- Exercise description -
Take the data below and write out exactly the lines from the one with "with BuildSketch(Plane(coil @" through the one with "before = set(bpy.data.objects)"; omit every other line.
# Start of Provided entries
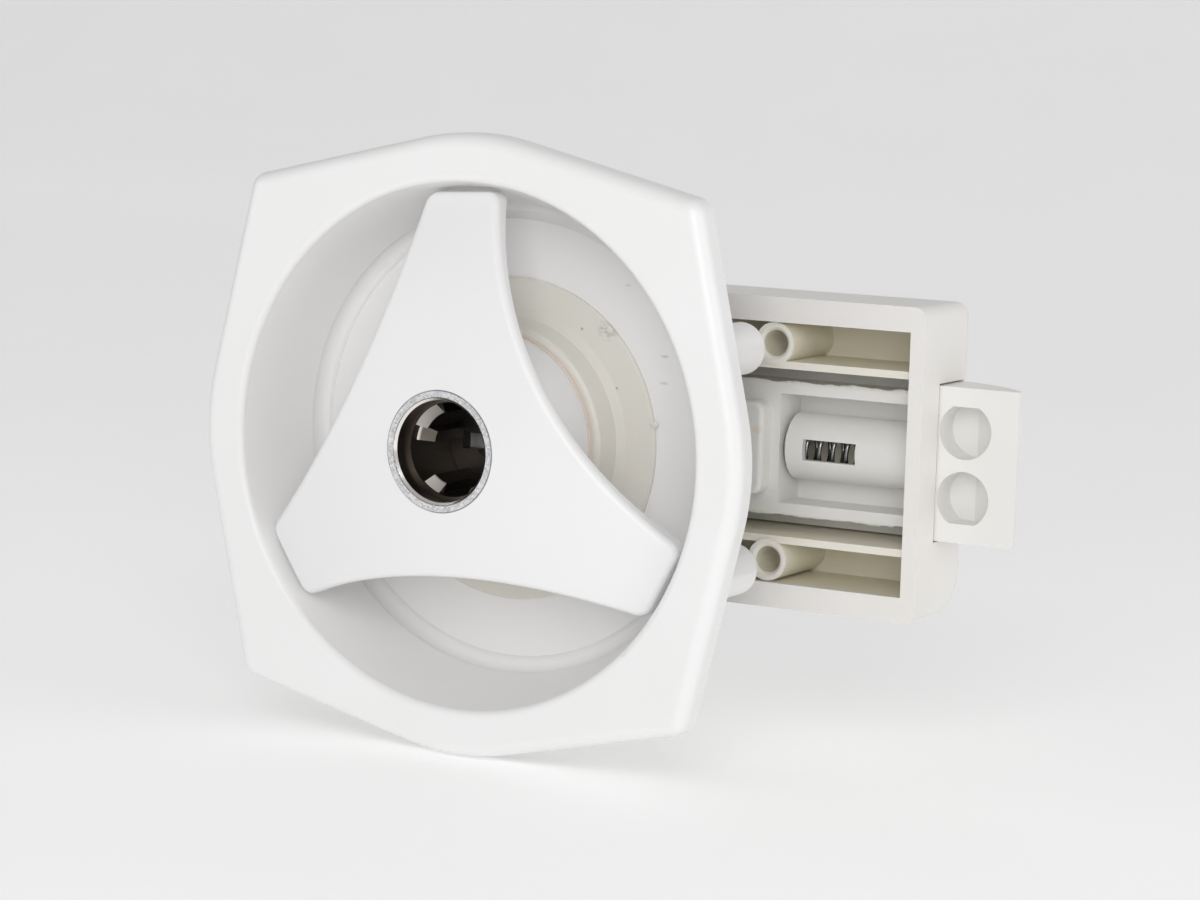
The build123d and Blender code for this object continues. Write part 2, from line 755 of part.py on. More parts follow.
# room for two lightening pockets in the nose, each with a flat side
with BuildPart() as nose_pockets:
    for side in (-1, 1):
        with BuildSketch(facing(carriage_y + nose_pocket_depth)):
            with Locations((nose_pocket_centre, side * nose_pocket_pitch / 2)):
                Circle(nose_pocket_r)
            outer_side = nose_pocket_pitch / 2 + nose_pocket_flat + nose_pocket_r
            with Locations((nose_pocket_centre, side * outer_side)):
                Rectangle(4 * nose_pocket_r, 2 * nose_pocket_r, mode=Mode.SUBTRACT)
        extrude(amount=nose_pocket_depth + 1)
    # the floor rises towards the tip, as the ramp behind it does
    with BuildSketch(Plane.XY):
        with BuildLine():
            Polyline(
                (nose_pocket_centre, carriage_y + nose_pocket_depth),
                (nose_pocket_centre + nose_pocket_r, carriage_y + nose_pocket_shallow),
                (nose_pocket_centre + 2 * nose_pocket_r, carriage_y + nose_pocket_shallow),
                (nose_pocket_centre + 2 * nose_pocket_r, carriage_y + 2 * nose_pocket_depth),
                (nose_pocket_centre, carriage_y + 2 * nose_pocket_depth),
                close=True,
            )
        make_face()
    extrude(amount=nose_half, both=True, mode=Mode.SUBTRACT)

with BuildPart() as bolt:
    # thin plate that slides on the case floor under the cam
    with BuildSketch(facing(bolt_back_y)):
        with Locations(((case_right - nose_root - bolt_tail) / 2, 0)):
            Rectangle(case_right - nose_root + bolt_tail, 2 * bolt_half)
    extrude(amount=carriage_floor_t)
    # deep carriage
    with BuildSketch(facing(bolt_back_y)):
        with Locations(((carriage_left + case_right) / 2, 0)):
            Rectangle(case_right - carriage_left, 2 * carriage_half)
    extrude(amount=nose_root_t)
    # pocket in the carriage
    pocket_right = case_right - case_wall - bolt_throw / 8
    with BuildSketch(facing(bolt_plate_y)):
        with Locations(((carriage_pocket_left + pocket_right) / 2, 0)):
            Rectangle(pocket_right - carriage_pocket_left, 2 * carriage_pocket_half)
    extrude(amount=nose_root_t, mode=Mode.SUBTRACT)
    # spring tube down the middle of the pocket
    tube_y = carriage_y + tube_r + tube_setback
    with BuildSketch(Plane.YZ.offset(tube_left)):
        with Locations((tube_y, 0)):
            Circle(tube_r)
        with Locations((bolt_back_y + tube_r, 0)):
            Rectangle(2 * tube_r, 4 * tube_r, mode=Mode.SUBTRACT)
    extrude(amount=case_right - tube_left - case_wall)
    # raised pad
    with BuildSketch(facing(carriage_y)):
        with Locations(((carriage_left + pad_right) / 2, 0)):
            RectangleRounded(pad_right - carriage_left, 2 * pad_half, pad_round)
    extrude(amount=pad_proud)
    pad_top = bolt.faces().filter_by(Plane.XZ).sort_by(Axis.Y)[0]
    fillet(pad_top.edges(), pad_edge_round)
    # follower that the cam's lobe pushes
    with BuildSketch(facing(bolt_plate_y)):
        follower_inner = cam_hub_r + follower_hub_gap
        with Locations((follower_x - follower_t / 2, -(bolt_half + follower_inner) / 2)):
            Rectangle(follower_t, bolt_half - follower_inner)
    extrude(amount=bolt_plate_y - cam_front_y)
    # nose with the slamming ramp on its inner side
    with BuildSketch(Plane.XY):
        with BuildLine():
            root_front = (case_right - nose_root, carriage_y)
            tip_front = (nose_end_x, carriage_y)
            tip_back = (nose_end_x, carriage_y + nose_tip_t)
            ramp_start = (case_right + nose_ramp_start, bolt_back_y)
            root_back = (case_right - nose_root, bolt_back_y)
            ramp_mid = (
                case_right + nose_ramp_mid[0] * nose_length,
                carriage_y + nose_tip_t + nose_ramp_mid[1] * (nose_root_t - nose_tip_t),
            )
            Polyline(root_back, root_front, tip_front, tip_back)
            ThreePointArc(tip_back, ramp_mid, ramp_start)
            Line(ramp_start, root_back)
        make_face()
    extrude(amount=nose_half, both=True)
    add(nose_pockets.part, mode=Mode.SUBTRACT)
    # spring bore, open at the back, and room for the anchor tab over the whole throw
    bore_left = anchor_x - anchor_side_gap
    with BuildSketch(Plane.YZ.offset(bore_left)):
        with Locations((spring_y, 0)):
            Circle(spring_bore_r)
        with Locations((spring_y + spring_bore_r, 0)):
            Rectangle(2 * spring_bore_r, 2 * spring_bore_r)
    extrude(amount=spring_right - bore_left, mode=Mode.SUBTRACT)
    # window that shows the spring
    with BuildSketch(facing(spring_y)):
        with Locations((window_left + window_length / 2, 0)):
            Rectangle(window_length, window_height)
    extrude(amount=spring_y - carriage_y + 1, mode=Mode.SUBTRACT)
    # slot for the cam's journal
    slot_half = cam_journal_r + journal_slot_gap
    with BuildSketch(facing(bolt_back_y + 1)):
        with Locations((bolt_throw / 2, 0)):
            SlotOverall(bolt_throw + 2 * slot_half, 2 * slot_half)
    extrude(amount=carriage_floor_t + 2, mode=Mode.SUBTRACT)
save(bolt.part, "bolt")

# ---------------------------------------------------------------- bolt spring
with BuildPart() as bolt_spring:
    with BuildLine():
        coil = Helix(
            spring_pitch,
            spring_turns * spring_pitch,
            spring_r - spring_wire_r,
            center=(spring_left + spring_wire_r, spring_y, 0),
            direction=(1, 0, 0),
        )
    with BuildSketch(Plane(coil @ 0, z_dir=coil % 0)):
        Circle(spring_wire_r)
    sweep(is_frenet=True)
save(bolt_spring.part, "bolt_spring")
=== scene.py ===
# %% [markdown]
# # A rotary-knob slam latch, finished in Blender
#
# The CAD model holds every shape and size of this latch. This script gives it its looks: the
# satin white mouldings, the ivory nylon flange, the plated barrel sleeve and the springs. It
# also adds what a mould and a winding machine leave behind, such as flash along the bolt's
# edges. Everything is in metres, in the CAD model's own frame: +Z up, -Y out of the door.

import json
import math

import bmesh
import bpy
from mathutils import Matrix, Vector, noise


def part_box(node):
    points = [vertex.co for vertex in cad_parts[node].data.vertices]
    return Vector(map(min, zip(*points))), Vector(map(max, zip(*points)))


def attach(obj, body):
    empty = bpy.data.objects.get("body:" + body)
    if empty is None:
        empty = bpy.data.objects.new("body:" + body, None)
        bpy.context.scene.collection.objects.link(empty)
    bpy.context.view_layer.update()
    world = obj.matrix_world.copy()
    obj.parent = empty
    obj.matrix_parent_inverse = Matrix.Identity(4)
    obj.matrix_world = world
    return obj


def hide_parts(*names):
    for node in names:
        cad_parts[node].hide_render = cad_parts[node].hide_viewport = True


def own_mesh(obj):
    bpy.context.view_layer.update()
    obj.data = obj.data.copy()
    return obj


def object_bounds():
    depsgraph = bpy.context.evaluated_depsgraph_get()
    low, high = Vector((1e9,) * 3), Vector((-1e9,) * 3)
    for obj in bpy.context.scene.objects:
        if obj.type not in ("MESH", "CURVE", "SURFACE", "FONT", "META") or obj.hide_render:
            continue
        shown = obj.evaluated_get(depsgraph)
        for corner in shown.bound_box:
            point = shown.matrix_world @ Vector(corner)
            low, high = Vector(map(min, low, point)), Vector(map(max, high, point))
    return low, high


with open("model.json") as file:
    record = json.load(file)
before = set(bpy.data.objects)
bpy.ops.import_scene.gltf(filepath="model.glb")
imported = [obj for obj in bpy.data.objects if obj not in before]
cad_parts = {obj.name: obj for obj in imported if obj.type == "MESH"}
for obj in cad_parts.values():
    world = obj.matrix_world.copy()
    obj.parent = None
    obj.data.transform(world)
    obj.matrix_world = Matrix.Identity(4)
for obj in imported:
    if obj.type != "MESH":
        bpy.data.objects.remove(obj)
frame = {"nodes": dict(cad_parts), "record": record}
cad_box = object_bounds()
mm = 0.001
fixed_body = "bezel_and_case"
bolt_body = "bolt"
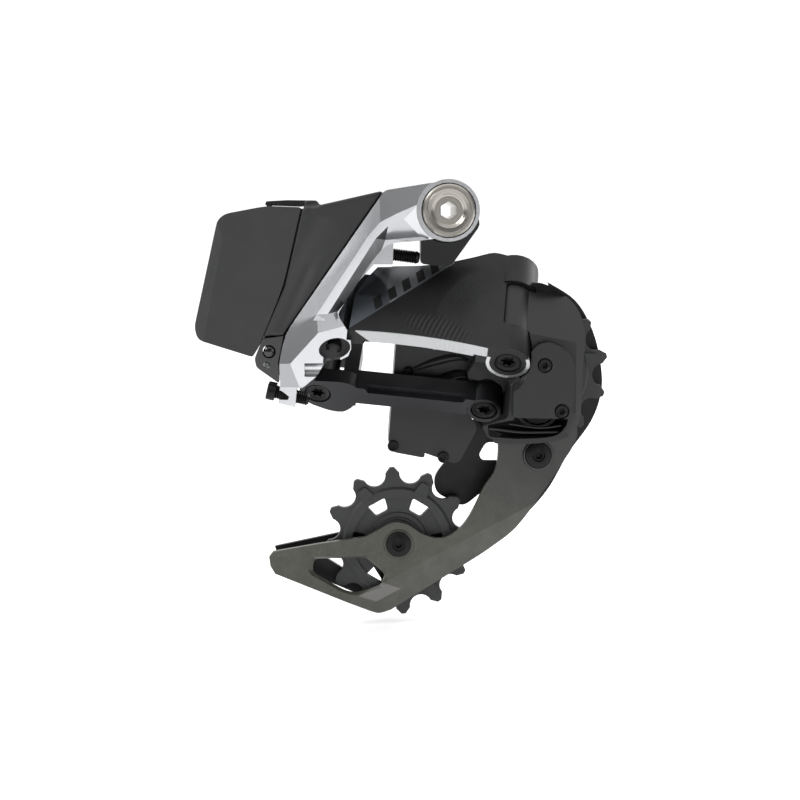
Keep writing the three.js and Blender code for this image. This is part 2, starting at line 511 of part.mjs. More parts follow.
function lowerKnuckle() {
  const linkSpace = [
    aheadOfHood(),
    fromGroup(block([-60, -60, B_BARREL.low - 1.1], [-1, 0.5, B_BARREL.high + 1.1]), frameB),
  ];
  const front = shape([slab(P_BODY_FRONT, P_BODY_Y)], linkSpace);
  const rear = slab(P_BODY_REAR, [0, P_BODY_Y[1]]);
  const barrelB = pinRod(frameB, B_BARREL.radius, B_BARREL.low - 1, B_BARREL.high + 1);
  const lugD = pinRod(frameD, D_LUG.radius, D_LUG.low - 1, D_LUG.high);
  const hollow = shape([front, rear, barrelB, lugD], [
    sweptSpace(frameB, B_LOW_EAR.radius + 0.5, [160, 238], 60, -60, B_BARREL.low),
    sweptSpace(frameB, B_HIGH_EAR.radius + 0.5, [160, 238], 60, B_BARREL.high, 80),
    fromGroup(sector(8.2, 12, [230, 305], B_BARREL.high - 0.2, 60), frameB),
    pinRod(frameB, PIN_HOLE, -60, 80, 16),
    sweptSpace(frameD, D_EAR.radius + 0.5, [150, 240], 60, -60, D_LUG.low),
    pinRod(frameD, PIN_HOLE, 0, 12, 16),
    block([-20, P_BODY_Y[1], -90], [70, 40, 0]),
    slab(P_CAVITY, [-30, 5]),
    rodY(6.3, 0, 20, CAGE_PIVOT),
  ]);
  const bosses = COVER_SCREWS.map((at) => rodY(2.4, P_BODY_Y[0], COVER_BOSS_END, at, 16));
  const [[topX, topZ], [sideX, sideZ]] = COVER_SCREWS;
  const ribs = [
    block([topX - 1.2, P_BODY_Y[0], topZ], [topX + 1.2, COVER_BOSS_END, topZ + 4.6]),
    block([sideX, P_BODY_Y[0], sideZ - 1.2], [sideX + 5.5, COVER_BOSS_END, sideZ + 1.2]),
  ];
  const holes = COVER_SCREWS.map((at) => rodY(COVER_SCREW_RADIUS + 0.2, -30, -12, at, 10));
  return shape([hollow, ...bosses, ...ribs], holes);
}
piece('lower_knuckle', lowerKnuckle(), DARK_PAINT);

function lowerKnuckleCover() {
  return shape([slab(P_COVER, P_COVER_Y)], [
    aheadOfHood(),
    pinRod(frameB, B_LOW_EAR.radius + 0.6, -60, B_BARREL.low, 24),
    ...COVER_SCREWS.map((at) => rodY(1.5, -30, 0, at, 10)),
    ...COVER_SCREWS.map((at) => rodY(2.5, -30, P_COVER_Y[0] + 1.4, at, 16)),
  ]);
}
piece('lower_knuckle_cover', lowerKnuckleCover(), DARK_PAINT);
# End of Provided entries
- Solution to this problem -
    with BuildSketch(Plane(coil @ 0, z_dir=coil % 0)):
        Circle(spring_wire_r)
    sweep(is_frenet=True)
save(bolt_spring.part, "bolt_spring")
=== scene.py ===
# %% [markdown]
# # A rotary-knob slam latch, finished in Blender
#
# The CAD model holds every shape and size of this latch. This script gives it its looks: the
# satin white mouldings, the ivory nylon flange, the plated barrel sleeve and the springs. It
# also adds what a mould and a winding machine leave behind, such as flash along the bolt's
# edges. Everything is in metres, in the CAD model's own frame: +Z up, -Y out of the door.

import json
import math

import bmesh
import bpy
from mathutils import Matrix, Vector, noise


def part_box(node):
    points = [vertex.co for vertex in cad_parts[node].data.vertices]
    return Vector(map(min, zip(*points))), Vector(map(max, zip(*points)))


def attach(obj, body):
    empty = bpy.data.objects.get("body:" + body)
    if empty is None:
        empty = bpy.data.objects.new("body:" + body, None)
        bpy.context.scene.collection.objects.link(empty)
    bpy.context.view_layer.update()
    world = obj.matrix_world.copy()
    obj.parent = empty
    obj.matrix_parent_inverse = Matrix.Identity(4)
    obj.matrix_world = world
    return obj


def hide_parts(*names):
    for node in names:
        cad_parts[node].hide_render = cad_parts[node].hide_viewport = True


def own_mesh(obj):
    bpy.context.view_layer.update()
    obj.data = obj.data.copy()
    return obj


def object_bounds():
    depsgraph = bpy.context.evaluated_depsgraph_get()
    low, high = Vector((1e9,) * 3), Vector((-1e9,) * 3)
    for obj in bpy.context.scene.objects:
        if obj.type not in ("MESH", "CURVE", "SURFACE", "FONT", "META") or obj.hide_render:
            continue
        shown = obj.evaluated_get(depsgraph)
        for corner in shown.bound_box:
            point = shown.matrix_world @ Vector(corner)
            low, high = Vector(map(min, low, point)), Vector(map(max, high, point))
    return low, high


with open("model.json") as file:
    record = json.load(file)
before = set(bpy.data.objects)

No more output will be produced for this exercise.